HIV & tuberculosis researchers lead two new Max Planck research groups in South Africa

September 25, 2012

The Max Planck Society has established research groups in Africa for the first time. Alex Sigal and Thumbi Ndung'u have been appointed to head the two groups of the Max Planck Institute for Infection Biology. The groups of the two HIV researchers are funded for five to a maximum of nine years, and will conduct basic research in HIV and tuberculosis. The groups will profit from their proximity to the infection centres. “Tuberculosis and HIV are vital questions in southern Africa. If we want to cure these diseases, we also have to conduct research directly in the countries where the greatest number of people are afflicted. The insights gained in the laboratory and clinic can thereby go hand in hand with great success – from the hospital bed to the lab bench and back again, so to speak,” emphasises Peter Gruss, President of the Max Planck Society.

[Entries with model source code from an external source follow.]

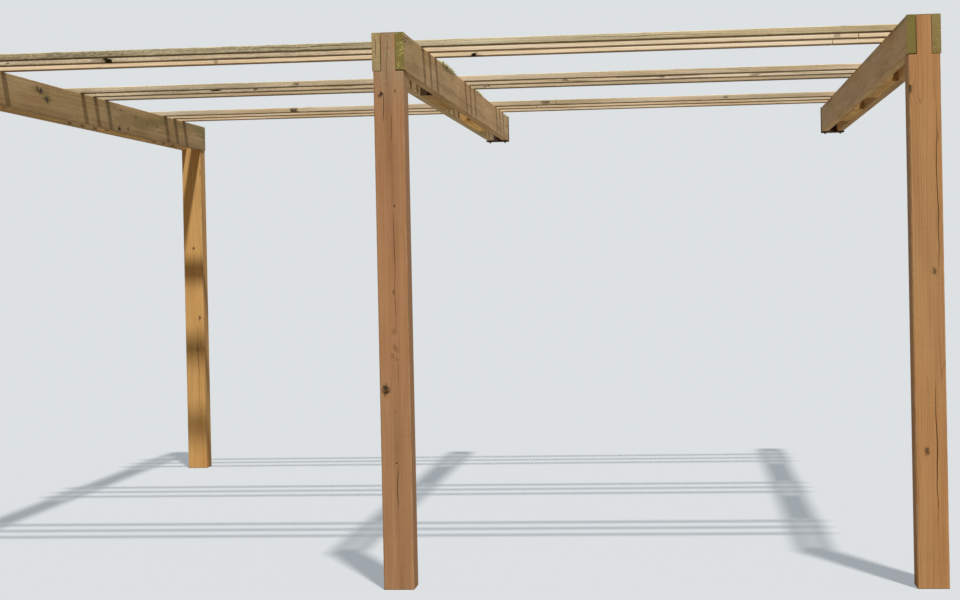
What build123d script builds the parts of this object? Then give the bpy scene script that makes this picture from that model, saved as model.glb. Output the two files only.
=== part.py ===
from build123d import *
import os

os.makedirs("parts", exist_ok=True)

# Open garden pergola, in millimetres
# X runs from left to right, Y from front to back and Z up from the ground.
# Pairs of beams run from front to back. Each pair grips the tongue of a post and
# rests on the shoulders beside it. Battens in groups lie across all the pairs.
# The left pair also has a post at its back end. The middle and right pairs end
# at a wall, on the seats of steel brackets.

# Layout
left_bay_width = 2480  # from the centre of the left beam pair to the middle pair's
right_bay_width = 2580  # from the centre of the middle beam pair to the right pair's
headroom = 2550  # from the ground to the shoulders that carry the beams
front_to_wall_depth = 5520  # from the front faces of the posts to the wall brackets
back_post_past_wall = 200  # rear face of the back post, behind the line of the brackets

# Posts
post_side = 150
post_arris = 4
tongue_thickness = 70

# Beams
beam_depth = 190
beam_thickness = 45
beam_arris = 3

# Battens
batten_height = 35
batten_width = 70
batten_arris = 2
batten_overhang = 75  # past the outer face of the outer pairs
batten_front_setback = 640  # from the front of the posts to the first batten
batten_wall_setback = 410  # from the last batten to the line of the wall brackets
batten_pitch = 260
battens_in_group = 3
batten_groups = ("front", "middle", "back")

# Spacers, which fill the gap inside a pair of beams between two groups of battens
spacer_depth = 140
spacer_arris = 2
spacer_end_clearance = 150  # from a spacer's end to the nearest batten

# Wall brackets
bracket_plate = 8
bracket_margin = 5  # the plates are wider than the beam pair by this on each side
bracket_seat_depth = 100
bracket_upstand = 190
wall_bolt_hole_radius = 7
wall_bolt_pitch = 100
seat_screw_hole_radius = 5.5

# Places worked out from the sizes
beam_top = headroom + beam_depth
pair_width = tongue_thickness + 2 * beam_thickness
beam_offset = (tongue_thickness + beam_thickness) / 2
left_pair_length = front_to_wall_depth + back_post_past_wall
front_y = -left_pair_length / 2
back_y = left_pair_length / 2
wall_y = front_y + front_to_wall_depth
outer_pair_spacing = left_bay_width + right_bay_width
pair_centres = {
    "left": -outer_pair_spacing / 2,
    "middle": left_bay_width - outer_pair_spacing / 2,
    "right": outer_pair_spacing / 2,
}
group_depth = (battens_in_group - 1) * batten_pitch + batten_width
battened_depth = front_to_wall_depth - batten_front_setback - batten_wall_setback
group_pitch = (battened_depth - group_depth) / (len(batten_groups) - 1)
group_gap = group_pitch - group_depth
first_group_y = front_y + batten_front_setback


def save(solid, name):
    """Label one finished piece and write it to its own file."""
    solid.label = name
    export_step(solid, f"parts/{name}.step")


# Posts, with a tongue at the head and a shoulder on each side of it
def make_post(name, centre_x, centre_y):
    shoulder_width = (post_side - tongue_thickness) / 2
    shoulder_offset = (tongue_thickness + shoulder_width) / 2
    with BuildPart() as post:
        with BuildSketch(Plane.XY):
            with Locations((centre_x, centre_y)):
                RectangleRounded(post_side, post_side, post_arris)
        extrude(amount=beam_top)
        with BuildSketch(Plane.XY.offset(headroom)):
            with Locations(
                (centre_x - shoulder_offset, centre_y),
                (centre_x + shoulder_offset, centre_y),
            ):
                Rectangle(shoulder_width, post_side)
        extrude(amount=beam_depth, mode=Mode.SUBTRACT)
    save(post.part, name)


front_post_y = front_y + post_side / 2
back_post_y = back_y - post_side / 2
for pair, centre in pair_centres.items():
    make_post(f"post_front_{pair}", centre, front_post_y)
make_post("post_back_left", pair_centres["left"], back_post_y)


# Beams, which start flush with the front faces of the posts
def make_beam(name, centre_x, length):
    with BuildPart() as beam:
        with BuildSketch(Plane.XZ.offset(-front_y)):
            with Locations((centre_x, headroom + beam_depth / 2)):
                RectangleRounded(beam_thickness, beam_depth, beam_arris)
        extrude(amount=-length)
    save(beam.part, name)


for pair, centre in pair_centres.items():
    pair_length = left_pair_length if pair == "left" else front_to_wall_depth
    make_beam(f"beam_{pair}_pair_left", centre - beam_offset, pair_length)
    make_beam(f"beam_{pair}_pair_right", centre + beam_offset, pair_length)


# Battens, laid flat on top of the beams
def make_batten(name, front_edge_y):
    roof_width = outer_pair_spacing + pair_width + 2 * batten_overhang
    with BuildPart() as batten:
        with BuildSketch(Plane.YZ.offset(-roof_width / 2)):
            with Locations((front_edge_y + batten_width / 2, beam_top + batten_height / 2)):
                RectangleRounded(batten_width, batten_height, batten_arris)
        extrude(amount=roof_width)
    save(batten.part, name)


for group_number, group in enumerate(batten_groups):
    group_y = first_group_y + group_number * group_pitch
    for row in range(battens_in_group):
        make_batten(f"batten_{group}_{row + 1}", group_y + row * batten_pitch)


# Spacers, flush with the underside of the beams
def make_spacer(name, centre_x, centre_y):
    with BuildPart() as spacer:
        with BuildSketch(Plane.YZ.offset(centre_x - tongue_thickness / 2)):
            with Locations((centre_y, headroom + spacer_depth / 2)):
                RectangleRounded(group_gap - 2 * spacer_end_clearance, spacer_depth, spacer_arris)
        extrude(amount=tongue_thickness)
    save(spacer.part, name)


front_gap_y = first_group_y + group_depth + group_gap / 2
for pair, centre in pair_centres.items():
    make_spacer(f"spacer_{pair}_pair_front", centre, front_gap_y)
    make_spacer(f"spacer_{pair}_pair_back", centre, front_gap_y + group_pitch)


# Wall brackets, each a seat under the beam ends and an upstand against the wall
def make_bracket(name, centre_x):
    bracket_width = pair_width + 2 * bracket_margin
    bolt_height = headroom + bracket_upstand / 2
    with BuildPart() as bracket:
        with BuildSketch(Plane.YZ.offset(centre_x - bracket_width / 2)):
            with BuildLine():
                Polyline(
                    (wall_y - bracket_seat_depth, headroom - bracket_plate),
                    (wall_y + bracket_plate, headroom - bracket_plate),
                    (wall_y + bracket_plate, headroom + bracket_upstand),
                    (wall_y, headroom + bracket_upstand),
                    (wall_y, headroom),
                    (wall_y - bracket_seat_depth, headroom),
                    close=True,
                )
            make_face()
        extrude(amount=bracket_width)
        with BuildSketch(Plane.XZ.offset(-wall_y)):
            with Locations((centre_x, bolt_height)):
                with GridLocations(0, wall_bolt_pitch, 1, 2):
                    Circle(wall_bolt_hole_radius)
        extrude(amount=-bracket_plate, mode=Mode.SUBTRACT)
        with BuildSketch(Plane.XY.offset(headroom - bracket_plate)):
            with Locations((centre_x, wall_y - bracket_seat_depth / 2)):
                with GridLocations(2 * beam_offset, 0, 2, 1):
                    Circle(seat_screw_hole_radius)
        extrude(amount=bracket_plate, mode=Mode.SUBTRACT)
    save(bracket.part, name)


for pair in ("middle", "right"):
    make_bracket(f"wall_bracket_{pair}", pair_centres[pair])
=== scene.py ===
import math
import random
from functools import partial

import bmesh
import bpy
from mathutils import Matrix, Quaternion, Vector


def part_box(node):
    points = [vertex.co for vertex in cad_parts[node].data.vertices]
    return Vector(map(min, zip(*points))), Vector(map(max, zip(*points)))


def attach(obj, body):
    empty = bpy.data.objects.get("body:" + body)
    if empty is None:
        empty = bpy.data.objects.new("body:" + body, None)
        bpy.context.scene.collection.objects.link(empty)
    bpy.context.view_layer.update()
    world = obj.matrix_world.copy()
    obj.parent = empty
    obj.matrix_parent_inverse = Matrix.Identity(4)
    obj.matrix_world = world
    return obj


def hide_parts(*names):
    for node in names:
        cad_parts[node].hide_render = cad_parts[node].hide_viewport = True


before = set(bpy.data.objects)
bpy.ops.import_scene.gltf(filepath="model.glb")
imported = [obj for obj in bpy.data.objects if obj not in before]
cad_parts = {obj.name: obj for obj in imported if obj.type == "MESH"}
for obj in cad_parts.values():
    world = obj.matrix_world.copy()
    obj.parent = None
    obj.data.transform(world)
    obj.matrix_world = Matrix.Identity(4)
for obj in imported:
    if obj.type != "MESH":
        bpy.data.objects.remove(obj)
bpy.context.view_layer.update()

bl_info = {
    "name": "Garden pergola",
    "version": (1, 0, 0),
    "blender": (4, 5, 0),
    "location": "3D View > Sidebar > Pergola",
    "description": "Dresses the sawn timbers, fixings and weathering of an open garden pergola",
    "category": "Object",
}

MM = 0.001
X, Y, Z = 0, 1, 2
PAIRS = ("left", "middle", "right")
WALL_PAIRS = ("middle", "right")
SIDES = ("left", "right")
BATTENS = [f"batten_{group}_{row}" for group in ("front", "middle", "back") for row in (1, 2, 3)]

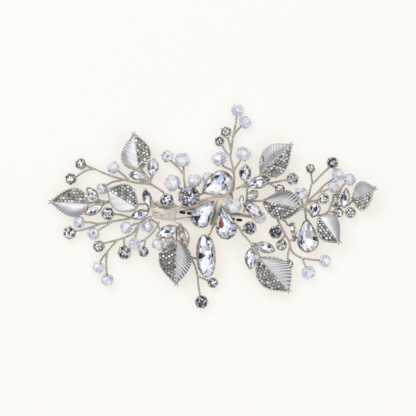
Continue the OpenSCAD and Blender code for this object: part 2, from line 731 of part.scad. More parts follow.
module cup_stones() {
    color(glass)
    for (row = ROUNDS) {
        w = stone_size(row[3]);
        cup_place(row)
            cut_stone(round_outline(w, 8), w, pavilion_depth(w));
    }
}

module round_stone() {
    w = stone_size(CENTRE_ROUND[3]);
    color(glass)
    stand(CENTRE_ROUND)
        cut_stone(round_outline(w, 16), w, pavilion_depth(w));
}

module round_setting() {
    d = CENTRE_ROUND[3];
    depth = setting_depth(stone_size(d));
    color(silver)
    stand(CENTRE_ROUND) {
        difference() {
            translate([0, 0, -depth])
                cylinder(d = d, h = depth - 0.05, $fn = 64);
            translate([0, 0, wall - depth])
                cylinder(d = d - 2 * wall, h = depth + 1, $fn = 64);
        }
        for (a = [30:60:330])
            claw([d / 2 * cos(a), d / 2 * sin(a)], a);
    }
}

// A wall round an outline's stone, with a floor, from the setting's foot to the girdle
module outline_setting(outer, inner, depth) {
    translate([0, 0, -depth])
        linear_extrude(depth - 0.05)
            difference() {
                polygon(outer);
                polygon(inner);
            }
    translate([0, 0, -depth])
        linear_extrude(wall)
            polygon(outer);
}

module oval_stone() {
    l = stone_size(OVAL[3]);
    w = stone_size(OVAL[4]);
    color(glass)
    stand(OVAL)
        turned_piece(OVAL[5], 0, 0)
            cut_stone(oval_outline(l, w, 16), w, pavilion_depth(w));
}

module oval_setting() {
    l = OVAL[3];
    w = OVAL[4];
    color(silver)
    stand(OVAL)
        turned_piece(OVAL[5], 0, 0) {
            outline_setting(
                oval_outline(l, w, 32),
                oval_outline(l - 2 * wall, w - 2 * wall, 32),
                setting_depth(stone_size(w)));
            for (s = [0, 180])
                claw([l / 2 * cos(s), 0], s);
            for (s = [-1, 1], y = [-1, 1])
                claw([s * l * 0.22, y * w * 0.462], y * (90 - s * 10));
        }
}

module drop_place(row) {
    stand(row)
        turned_piece(row[5] + 180, row[6], row[7])
            rotate([0, 0, 180])
                children();
}

module drop_stone(row) {
    r = row[3] - wall - seat_gap;
    reach = row[4] * r / row[3];
    color(glass)
    drop_place(row)
        cut_stone(drop_outline(r, reach, drop_n), 2 * r, pavilion_depth(2 * r));
}

module drop_setting(row) {
    r = row[3];
    reach = row[4];
    inner = (r - wall) / r;
    color(silver)
    drop_place(row) {
        outline_setting(
            drop_outline(r, reach, 2 * drop_n),
            scaled(drop_outline(r, reach, 2 * drop_n), inner),
            setting_depth(2 * (r - wall - seat_gap)));
        claw([-reach + 0.5, 0], 180);
        for (a = [0, 65, -65, 112, -112])
            claw([(r - 0.03) * cos(a), (r - 0.03) * sin(a)], a);
    }
}

// Beads

module bead(d) {
    r = d / 2;
    rotate_extrude($fn = 48)
        polygon([
            [bore_d / 2, -0.9 * r], [0.42 * r, -0.9 * r], [0.84 * r, -0.52 * r], [r, -0.16 * r],
            [r, 0.16 * r], [0.84 * r, 0.52 * r], [0.42 * r, 0.9 * r], [bore_d / 2, 0.9 * r]]);
}

module beads() {
    color(bead_tone)
    for (b = BEADS)
        translate(bead_centre(b))
            rotate([0, 90, b[4]])
                bead(b[3]);
}

clip_plate();
clip_jaw();
core_bundle();
winding(-22, -13);  // winding_left
winding(6.5, 10);  // winding_right
stem_top();
stem_centre_up();
stem_upper_left();
stem_left();
stem_lower_left();
stem_near_left();
stem_bottom();
stem_lower_middle();
stem_right();
stem_lower_right();
stem_right_upper();
for (i = [0:len(LEAVES) - 1])
    leaf(LEAVES[i]);
for (i = [0:len(PEARS) - 1]) {
    drop_stone(PEARS[i]);
    drop_setting(PEARS[i]);
}
oval_stone();
oval_setting();
round_stone();
round_setting();
for (i = [0:len(NAVETTES) - 1])
    navette_stone(NAVETTES[i]);
navette_settings();
cup_settings();
cup_stones();
beads();
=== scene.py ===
import math
import random

import bpy
from bpy.props import FloatProperty, FloatVectorProperty, IntProperty, PointerProperty
from mathutils import Matrix, Vector, kdtree


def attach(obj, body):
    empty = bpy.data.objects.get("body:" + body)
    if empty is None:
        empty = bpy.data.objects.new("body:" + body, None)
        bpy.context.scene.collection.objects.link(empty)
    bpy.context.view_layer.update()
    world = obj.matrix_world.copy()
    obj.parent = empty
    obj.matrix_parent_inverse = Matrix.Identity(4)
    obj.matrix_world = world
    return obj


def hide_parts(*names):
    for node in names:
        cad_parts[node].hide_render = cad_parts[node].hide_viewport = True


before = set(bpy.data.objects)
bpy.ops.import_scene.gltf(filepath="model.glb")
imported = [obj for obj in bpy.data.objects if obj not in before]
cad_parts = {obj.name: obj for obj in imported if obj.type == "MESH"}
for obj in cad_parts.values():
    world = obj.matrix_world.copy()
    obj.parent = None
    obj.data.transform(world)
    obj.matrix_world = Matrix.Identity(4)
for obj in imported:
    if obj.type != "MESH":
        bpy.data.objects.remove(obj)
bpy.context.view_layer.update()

bl_info = {
    "name": "Bridal hair clip",
    "version": (1, 0, 0),
    "blender": (4, 5, 0),
    "location": "View3D > Sidebar > Hair clip",
    "description": "Dresses a slotted hair clip with twisted stems, cast leaves, set stones and cut beads",
    "category": "Object",
}

MM = 0.001

# The rows of the tables are in millimetres and degrees, measured in the photograph. The size of a stone is
# the outer size of its setting.
NAVETTES = [
    # x, y, lift, length, width, turn, pitch, roll
    [-29.7, 18.2, 2.6, 8.8, 4.3, -8, 0, 0],
    [-22.9, 21.9, 2.2, 8.3, 4.9, 82, 0, 0],
    [-25.5, 8.0, 2.6, 9.2, 3.9, 106, 0, 0],
    [-28.8, 0.6, 2.8, 9.0, 4.3, 17, 0, 0],
    [-49.7, 2.8, 1.6, 9.4, 4.3, 27, 0, 0],
    [-50.2, 9.8, 1.6, 8.0, 4.3, -50, 0, 0],
    [-16.7, -7.0, 3.2, 10.8, 5.2, 25, 0, 0],
    [-9.0, -8.8, 4.4, 10.0, 4.5, -69, 0, 0],
    [18.5, 19.4, 1.6, 8.2, 5.2, 88, 0, 0],
    [24.8, 15.2, 3.3, 10.6, 5.5, 17, 0, 0],
    [21.6, 9.2, 2.8, 6.8, 4.4, 35, 0, 0],
    [21.8, 3.1, 3.4, 10.6, 4.8, -35, 0, 0],
    [27.7, -14.1, 1.6, 9.2, 4.8, -20, 0, 0],
    [21.1, -19.1, 1.2, 10.2, 5.3, 85, 0, 0],
    [63.5, 8.1, 3.2, 9.4, 4.0, 82, 0, 0],
    [49.8, 2.9, 2.8, 7.6, 5.0, 72, 0, 0],
    [40.8, -6.6, 1.2, 7.4, 4.0, -80, 0, -85],
    [60.2, 7.0, 3.2, 7.0, 3.8, 82, 0, 85],
]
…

The two research groups will be located in the newly founded KwaZulu-Natal Research Institute for Tuberculosis and HIV in Durban, South Africa. The Institute is a joint project of the University of KwaZulu-Natal and the Howard Hughes Medical Institute in the US and is dedicated exclusively to research on HIV and tuberculosis, based on the fact that the two infectious diseases have entered into a sinister pact in South Africa. Due to their weakened immune systems, many HIV patients have also become infected with tuberculosis. Physicians are therefore searching for new treatment channels in various on-site clinical studies.

By contrast, very little basic research has taken place in South Africa up to now. The Max Planck Society is leading the way here and supporting efforts in basic research. “The challenges of HIV and tuberculosis can only be overcome by dovetailing clinical studies with basic research. Our research in Germany will also benefit directly from these working groups. So it is a genuine win-win situation,” says Stefan Kaufmann, head of the Department of Immunology at the Max Planck Institute for Infection Biology in Berlin.

In his research, Alex Sigal focuses primarily on the question of how cancer or HIV is able to circumvent treatment with medications through a sort of retreat zone. Working at the Weizmann Institute of Science in Israel and at the California Institute of Technology, the scientist has developed computer models of disease reservoirs and compared them with living cells. As a result, he discovered that the transmission of viruses between cells reduces the effectiveness of HIV medications. As a next step, Sigal would like to transfer his results to new classes of HIV medications known as protease inhibitors and antibodies. Moreover, it is hoped that the analysis of lymph tissue will demonstrate how HI viruses in the lymph nodes are transferred from one cell to the next. These results could also improve the effectiveness of treatments for diseases like tuberculosis or malaria. In future, he especially wants to investigate how tuberculosis pathogens become resistant to medication by falling into a kind of hibernation – dormancy, as it is known.

Thumbi Ndung'u has to date conducted research at the University of KwaZulu-Natal. He is particularly interested in the factors which influence the transmission of HI viruses. Born in Kenya, he would like to find out which factors make certain individuals especially receptive to the viruses, and what permits the viruses to become resistant to medication. In addition, he is investigating how the various parts of the immune system fight against the pathogens. With his new research group, he wants to investigate the immune defences of HIV-infected tuberculosis patients.